Context: A Verdict, Not a Forecast
Let's be precise about what we're looking at. This isn't a live market with nervous money shifting positions. This is a resolved market. As of April 21, 2026, the question "Will Bitcoin be above $80,000 on April 20?" has been answered by reality itself — and the answer was no.
The 0¢ settlement is mathematical certainty. Bitcoin closed April 20th below $80,000. Full stop. The market didn't just lean bearish. It landed at the hard floor of probability.
But here's what sophisticated readers should actually care about: $410,000 in 24-hour volume on a settled market. That number deserves interrogation.
What The Money Says
$410K in volume on a resolved contract sounds paradoxical. Why are traders piling into a market where the outcome is already locked?
Three reasons — and all three matter.
- Late arbitrage capture: Traders who spotted the settlement before the contract fully closed were harvesting the last basis points of mispricing. Pure mechanical alpha.
- Hedging unwind: Participants who held this contract as a hedge against long BTC positions were closing out. The volume reflects portfolio restructuring, not speculation.
- Sentiment confirmation trading: Some players use resolved markets as a low-risk way to establish a track record signal. It sounds absurd, but reputation systems on prediction platforms reward resolution accuracy.
The "Maximum Conviction" label isn't dramatic flair — it's the platform's signal that the directional bet was overwhelming and one-sided going into resolution. The smart money wasn't divided on this. It was unanimous.
Why It Matters Beyond the Obvious
Bitcoin below $80,000 in April 2026 is the real headline buried under the mechanics. Think about what that level represented psychologically and technically.
$80,000 was the post-halving consolidation floor narrative. The "digital gold" crowd had anchored hard to that level as the new baseline. The prediction market community — which tends to be faster and less sentimental than retail crypto Twitter — had already priced this failure well before April 20th.
That's the alpha signal hiding in plain sight. Prediction markets saw through the hopium before the price charts confirmed it.

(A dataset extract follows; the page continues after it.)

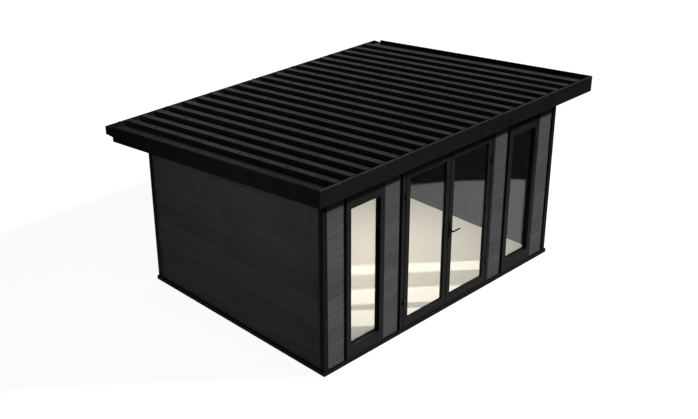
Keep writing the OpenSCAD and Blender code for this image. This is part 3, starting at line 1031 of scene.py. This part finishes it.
@dataclass
class Studio:
    """Pale floor, soft light and the camera."""

    floor_half: float = 60.0
    bright_radius: float = 4.8
    bounce: str = "#343434"
    sun_azimuth: float = 50.0
    sun_elevation: float = 31.0
    sun_strength: float = 4.95
    sun_spread: float = 3.0
    sky: float = 0.12
    sky_mirrored: float = 0.06
    room_light: float = 54.5
    back_light: float = 70.0
    side_light: float = 19.0
    seen_diffuse: float = 0.2
    seen_glow: float = 0.92
    disc_mirrored: float = 0.74
    disc_edge: float = 0.04
    lamp_aim: tuple[float, float, float] = (0, 0, 1.2)
    sun_far: float = 12.0
    back_turn: float = -3.0
    back_up: float = 20.0
    back_far: float = 11.0
    back_size: tuple[float, float] = (12.0, 6.0)
    side_aim: tuple[float, float, float] = (-2.0, 0, 0.9)
    side_offset: tuple[float, float, float] = (-2.0, -0.3, 2.2)
    side_size: tuple[float, float] = (4.0, 0.5)
    room_x: float = 0.38
    room_drop: float = 0.03
    room_size: tuple[float, float] = (3.0, 2.4)
    azimuth: float = -45.0
    elevation: float = 26.56
    distance: float = 13.67
    target: tuple[float, float, float] = (-0.603, -0.478, 1.2)
    lens: float = 58.0
    sensor: float = 36.0

    @staticmethod
    def direction(azimuth: float, elevation: float) -> Vector:
        """Unit vector from the object to a viewer: azimuth 0 is in front, looking along +Y."""
        a, e = math.radians(azimuth), math.radians(elevation)
        return Vector((math.sin(a) * math.cos(e), -math.cos(a) * math.cos(e), math.sin(e)))

    def floor_material(self) -> Material:
        """Pale floor: near white to the camera with a soft shadow, a bright disc in mirror images."""
        material, tree, output, place = new_material("studio_floor_painted")
        path = add(tree, "ShaderNodeLightPath").outputs
        radius = add(tree, "ShaderNodeVectorMath", {"operation": "LENGTH"}, i0=place).outputs["Value"]
        rim = (self.bright_radius + self.disc_edge, self.bright_radius - self.disc_edge)
        disc = spread(tree, radius, rim, (0.0, self.disc_mirrored))
        plain = add(tree, "ShaderNodeBsdfDiffuse", None, Color=linear(self.bounce))
        white = add(tree, "ShaderNodeBsdfDiffuse", None, Color=(*[self.seen_diffuse] * 3, 1))
        glow = add(tree, "ShaderNodeEmission", None, Color=WHITE, Strength=self.seen_glow)
        seen = add(tree, "ShaderNodeAddShader", None, i0=white.outputs[0], i1=glow.outputs[0])
        mirrored = add(tree, "ShaderNodeEmission", None, Color=WHITE, Strength=disc)
        direct = maths(tree, "MAXIMUM", path["Is Camera Ray"], path["Is Transmission Ray"])
        first = add(tree, "ShaderNodeMixShader", None, i0=direct, i1=plain.outputs[0], i2=seen.outputs[0])
        last = add(tree, "ShaderNodeMixShader", None, i0=path["Is Glossy Ray"], i1=first.outputs[0],
                   i2=mirrored.outputs[0])
        tree.links.new(last.outputs[0], output.inputs[0])
        return material

    def world(self) -> None:
        """White to the camera and through glass, an even dim sky for light."""
        world = bpy.data.worlds.new("studio_sky")
        bpy.context.scene.world = world
        world.use_nodes = True
        tree = world.node_tree
        tree.nodes.clear()
        path = add(tree, "ShaderNodeLightPath").outputs
        direct = maths(tree, "MAXIMUM", path["Is Camera Ray"], path["Is Transmission Ray"])
        base = add(tree, "ShaderNodeMix", None, i0=path["Is Glossy Ray"], i2=self.sky, i3=self.sky_mirrored)
        strength = add(tree, "ShaderNodeMix", None, i0=direct, i2=base.outputs[0], i3=1.0)
        glow = add(tree, "ShaderNodeBackground", None, Color=WHITE, Strength=strength.outputs[0])
        output = add(tree, "ShaderNodeOutputWorld")
        tree.links.new(glow.outputs[0], output.inputs[0])

    def lamp(self, name: str, kind: str, place: Vector, aim: Vector, **settings: object) -> bpy.types.Object:
        """A lamp at a place, aimed at a point.

        Args:
            name: the lamp's name.
            kind: SUN or AREA.
            place: where it stands.
            aim: what it looks at.
            settings: the lamp's own values.

        Returns:
            The lamp.
        """
        data = bpy.data.lights.new(name, kind)
        for key, value in settings.items():
            setattr(data, key, value)
        lamp = bpy.data.objects.new(name, data)
        bpy.context.scene.collection.objects.link(lamp)
        lamp.location = place
        lamp.rotation_euler = (Vector(aim) - Vector(place)).to_track_quat("-Z", "Y").to_euler()
        return lamp

    def panel(self, name: str, place: Vector, aim: Vector, energy: float,
              size: tuple[float, float]) -> bpy.types.Object:
        """A flat lamp of a width and a height, not seen itself and not through glass."""
        lamp = self.lamp(name, "AREA", place, aim, energy=energy, shape="RECTANGLE", size=size[0],
                         size_y=size[1])
        lamp.visible_camera = False
        lamp.visible_transmission = False
        return lamp

    def lights(self) -> None:
        """A low soft sun from the front right, and panels behind (the roof's sheen), left and in the room."""
        middle = Vector(self.lamp_aim)
        sun = self.direction(self.sun_azimuth, self.sun_elevation)
        low_sun = self.lamp("low_sun", "SUN", middle + sun * self.sun_far, middle, energy=self.sun_strength,
                            angle=math.radians(self.sun_spread))
        back = self.direction(180 + self.azimuth + self.back_turn, self.back_up)
        self.panel("back_panel", middle + back * self.back_far, middle, self.back_light, self.back_size)
        wall = Vector(self.side_aim)
        lit_from = wall + Vector(self.side_offset)
        side = self.panel("side_panel", lit_from, wall, self.side_light, self.side_size)
        low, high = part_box("ceiling")
        room = Vector((self.room_x, (low.y + high.y) / 2, low.z - self.room_drop))
        glow = self.panel("room_panel", room, room - UP, self.room_light, self.room_size)
        for lamp in (low_sun, side, glow):
            lamp.visible_glossy = False

    def camera(self) -> None:
        """The camera at its azimuth, elevation and distance from the point it looks at."""
        data = bpy.data.cameras.new("camera")
        data.lens, data.sensor_width = self.lens, self.sensor
        camera = bpy.data.objects.new("camera", data)
        bpy.context.scene.collection.objects.link(camera)
        view = self.direction(self.azimuth, self.elevation)
        camera.location = Vector(self.target) + view * self.distance
        camera.rotation_euler = (-view).to_track_quat("-Z", "Y").to_euler()
        bpy.context.scene.camera = camera

    def build(self) -> None:
        """Builds the stage."""
        h = self.floor_half
        mesh = bpy.data.meshes.new("studio_floor")
        mesh.from_pydata([(-h, -h, 0), (h, -h, 0), (h, h, 0), (-h, h, 0)], [], [(0, 1, 2, 3)])
        mesh.materials.append(self.floor_material())
        floor = bpy.data.objects.new("studio_floor", mesh)
        bpy.context.scene.collection.objects.link(floor)
        self.world()
        self.lights()
        self.camera()
        bpy.context.scene.view_settings.view_transform = "Standard"


def main() -> None:
    """Builds the stage, the finishes and each sub-assembly in order."""
    logging.basicConfig(level=logging.INFO, format="%(name)s: %(message)s")
    Studio().build()
    finish = Finishes()
    finish.dress()
    Cladding(finish).build()
    GapStrips(finish).build()
    Corners(finish).build()
    Room(finish).build()
    glazed = GlazedFrame(finish)
    for side, door in (("left", Body.LEFT_DOOR), ("right", Body.RIGHT_DOOR)):
        glazed.build(f"window_{side}", f"window_frame_{side}", f"window_glass_{side}", Body.SHED)
        glazed.build(f"door_{side}", f"door_leaf_{side}", f"door_glass_{side}", door)
    Doorway(finish).build()
    Roof(finish).build()


if __name__ == "__main__":
    main()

When Polymarket is running high volume on a contract that settles at zero, it means the crowd consensus was never really in doubt among informed participants. The narrative that Bitcoin would hold $80K was a retail story. The money told a different one.
Bull Case vs. Bear Case
The Bull Case (Yes, There Is One)
A resolved market at zero doesn't mean the bull thesis is dead — it means it was wrong for this specific date. Bulls will argue that April 20th is one data point. That halving cycles play out over 18-24 months. That sub-$80K is a buying opportunity, not a capitulation signal. They'll point to on-chain accumulation metrics and institutional custody growth as evidence that the underlying demand structure is intact.

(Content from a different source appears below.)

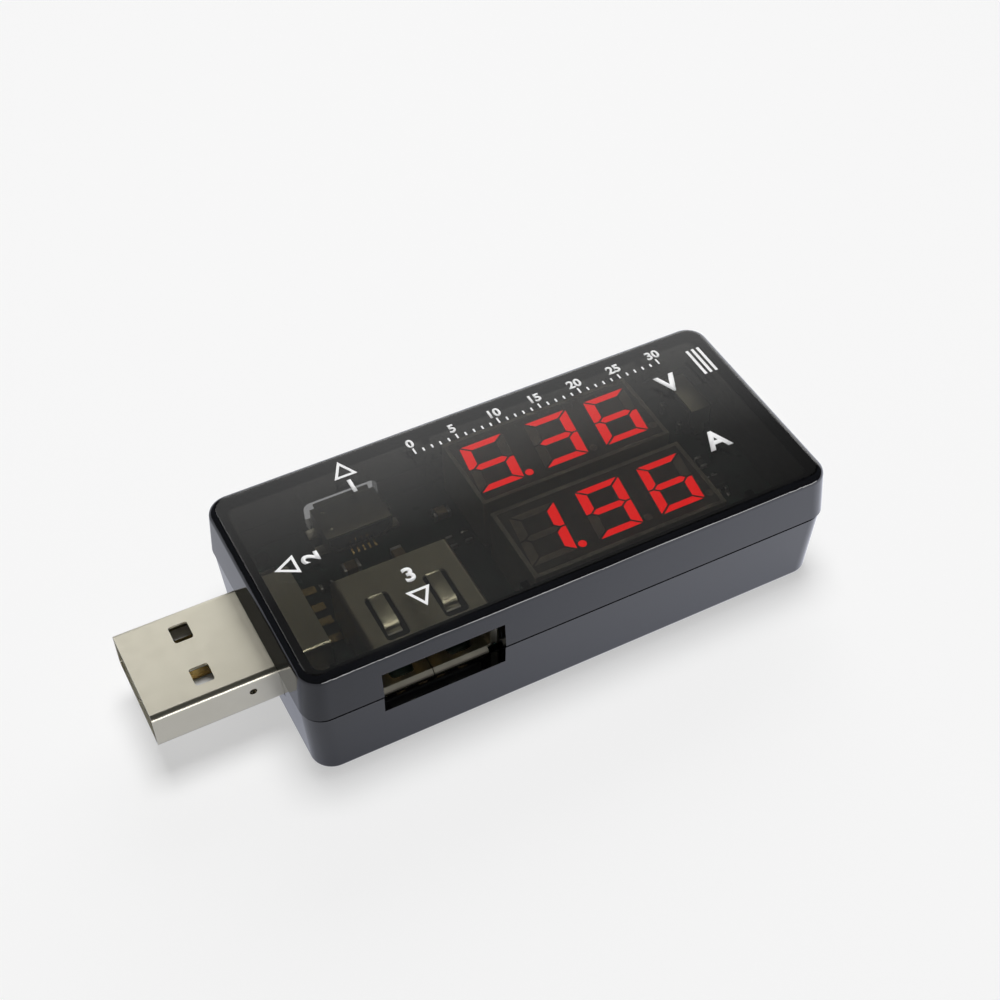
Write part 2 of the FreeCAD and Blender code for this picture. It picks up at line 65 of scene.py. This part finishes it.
def pickFaces(piece, test):
    # edit mode is left open, with only the faces that pass the test selected
    pickOnly(piece)
    bpy.ops.object.mode_set(mode="EDIT")
    bpy.ops.mesh.select_mode(type="FACE")
    bpy.ops.mesh.select_all(action="DESELECT")
    bpy.ops.object.mode_set(mode="OBJECT")
    for face in piece.data.polygons:
        face.select = test(face)
    bpy.ops.object.mode_set(mode="EDIT")


def joinPieces(parts, name):
    pickOnly(parts[0])
    for part in parts[1:]:
        part.select_set(True)
    if len(parts) > 1:
        bpy.ops.object.join()
    joined = bpy.context.view_layer.objects.active
    joined.name = name
    joined.data.name = name
    return joined


def dress(piece, material, bodyName=meterBody):
    pickOnly(piece)
    bpy.ops.object.transform_apply(location=True, rotation=True, scale=True)
    piece.data.materials.clear()
    piece.data.materials.append(material)
    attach(piece, bodyName)
    return piece


refineLook = {"merge": 0.002, "flat": 0.6, "sharp": 35, "segments": 2,      # mm, degrees, degrees
              "smooth": 50, "smoothUnbevelled": 32, "flatWeight": 100}      # degrees, degrees


def refine(nodeName, material, edge=0.05, bodyName=meterBody):
    # a merged copy with softly bevelled edges stands for the solid
    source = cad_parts[nodeName]
    piece = source.copy()
    piece.data = source.data.copy()
    piece.parent = None
    for key in list(piece.keys()):
        if key.startswith("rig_"):
            del piece[key]
    bpy.context.scene.collection.objects.link(piece)
    piece.name = nodeName + "_finish"
    pickOnly(piece)
    bpy.ops.object.mode_set(mode="EDIT")
    bpy.ops.mesh.select_all(action="SELECT")
    bpy.ops.mesh.remove_doubles(threshold=refineLook["merge"] * mm)
    bpy.ops.mesh.dissolve_limited(angle_limit=math.radians(refineLook["flat"]))
    bpy.ops.object.mode_set(mode="OBJECT")
    if piece.data.has_custom_normals:
        bpy.ops.mesh.customdata_custom_splitnormals_clear()
    if edge:
        bevel = piece.modifiers.new("softEdge", "BEVEL")
        bevel.width, bevel.segments = edge * mm, refineLook["segments"]
        bevel.limit_method, bevel.angle_limit = "ANGLE", math.radians(refineLook["sharp"])
        applyModifiers(piece)
    pickOnly(piece)
    smooth = refineLook["smooth"] if edge else refineLook["smoothUnbevelled"]
    bpy.ops.object.shade_smooth_by_angle(angle=math.radians(smooth))
    flatten = piece.modifiers.new("flatFaces", "WEIGHTED_NORMAL")           # broad faces shade flat beside soft edges
    flatten.weight, flatten.keep_sharp = refineLook["flatWeight"], True
    applyModifiers(piece)
    dress(piece, material, bodyName)
    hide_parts(nodeName)
    return piece


def newFinish(name, color, roughness, metallic=0.0, ior=1.5):
    finish = bpy.data.materials.new(name)
    finish.use_nodes = True
    shader = finish.node_tree.nodes["Principled BSDF"]
    shader.inputs["Base Color"].default_value = (*color, 1)
    shader.inputs["Roughness"].default_value = roughness
    shader.inputs["Metallic"].default_value = metallic
    shader.inputs["IOR"].default_value = ior
    return finish, shader


def addNode(finish, kind, **values):
    node = finish.node_tree.nodes.new(kind)
    for key, value in values.items():
        if key in node.inputs:
            node.inputs[key].default_value = value
        else:
            setattr(node, key, value)
    return node


def link(finish, source, target):
    finish.node_tree.links.new(source, target)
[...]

And honestly? They're not entirely wrong. Prediction markets resolve on dates. Trends don't care about dates.
The Bear Case (And It's Heavier)
Here's where it gets uncomfortable for Bitcoin maximalists. The fact that $80K couldn't hold as a floor — not a target, a floor — suggests the post-halving narrative has been significantly front-run or fundamentally broken.
Macro headwinds haven't disappeared. If anything, the rate environment in early 2026 continues to punish speculative risk assets. Bitcoin's correlation to the Nasdaq hasn't decoupled the way bulls promised it would. And the ETF inflow story, while real, has shown diminishing marginal impact on price.
The bear case says: the prediction market community correctly identified that the "digital gold" narrative was priced in fantasy, not fundamentals. The settlement at zero is the market's way of saying the emperor has no clothes — at least not at $80K.
What To Watch Next
The resolution of this contract opens three forward-looking questions that sophisticated prediction market traders should be tracking immediately.
- Where does the next BTC price contract settle? Watch Polymarket's active Bitcoin price markets for the nearest expiry. The odds distribution on those contracts will tell you whether the crowd thinks $80K is a ceiling now or a temporary dip below support.
- Volume on bearish crypto contracts: If you start seeing heavy volume on contracts asking whether BTC falls below $60K or $50K, that's the crowd repositioning for a deeper correction. Follow the volume, not the narrative.
- Macro correlation plays: Watch prediction markets on Fed rate decisions and equity index levels simultaneously. Bitcoin's fate in 2026 is increasingly a macro trade, not a crypto-native one. The two markets are converging in ways that most crypto analysts are still refusing to accept.
The prediction market has spoken. Bitcoin missed $80K on April 20th by enough that the outcome wasn't even close to contested. $410K in volume validated that consensus with conviction.
The real trade now? Figure out whether this is a floor being tested or a ceiling being established. The prediction markets will tell you — if you know how to listen.
Maximum conviction cuts both ways. Right now, the money is maximally convinced Bitcoin isn't where the bulls said it would be. That's not nothing. That's everything.